Rebecca Swanston, a 12-year-old member of the Mt. Zion Baptist Church, had a speaking part in this year’s program. She participated with two LDS boys, Jean Gonzalez and Jason Godwin. Rebecca’s lines were about the lives of prominent African Americans and their contributions to society. Rebecca will remember those important facts, but she will also remember her new friends.

“I probably wouldn’t know Jason and Jean if we hadn’t done this program,” she says. “We’ve had a great time. I can’t wait for next year’s Black history program.”

Despite the new friendships, the many missionary contacts, and the general feeling of goodwill that is present at the program, it will probably be quite a while before The Church of Jesus Christ of Latter-day Saints is well understood in the community at large in Pensacola. But one day, maybe not so long from now, the youth in the Pensacola Florida Stake will be able to look back and realize that those walls Troy talked about—the walls that separate friends and neighbors from one another—have all but disappeared.

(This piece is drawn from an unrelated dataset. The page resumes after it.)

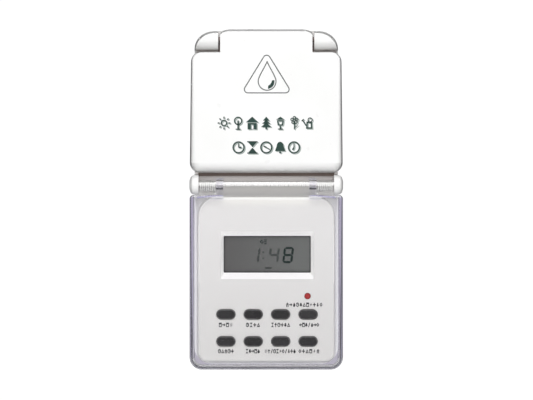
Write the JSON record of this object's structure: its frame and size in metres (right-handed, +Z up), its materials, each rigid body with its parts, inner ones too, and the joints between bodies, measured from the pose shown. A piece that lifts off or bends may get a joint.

In fact the way things are going, pretty soon they’ll be history.

Illustrated by Scott Greer

Photography by Janet Thomas

Jean Gonzalez and guest Margaret Pitts, daughter of the founder of the stake’s Black history month tradition, spend an evening every year honoring people like O. E. Brown, an inventor who developed a new horseshoe design.

Both the youth from the stake and their guests from other churches spend a little time checking out important inventions from Black inventors. The traffic signal and the gas mask, both invented by Garrett A. Morgan, have made a difference in everyday life for anyone who drives a car or fights fires.

Potato chips, also an African American invention, are a favorite food of Jason Godwin and Jean Gonzalez (below, right) and their new friend Rebecca Swanston, a member of the Mt. Zion Baptist Church.

Blood plasma storage, a technique invented by Dr. Charles Richard Drew, has saved countless lives. The African American doctor also developed life-saving transfusion techniques (using equipment like that shown above) during World War II.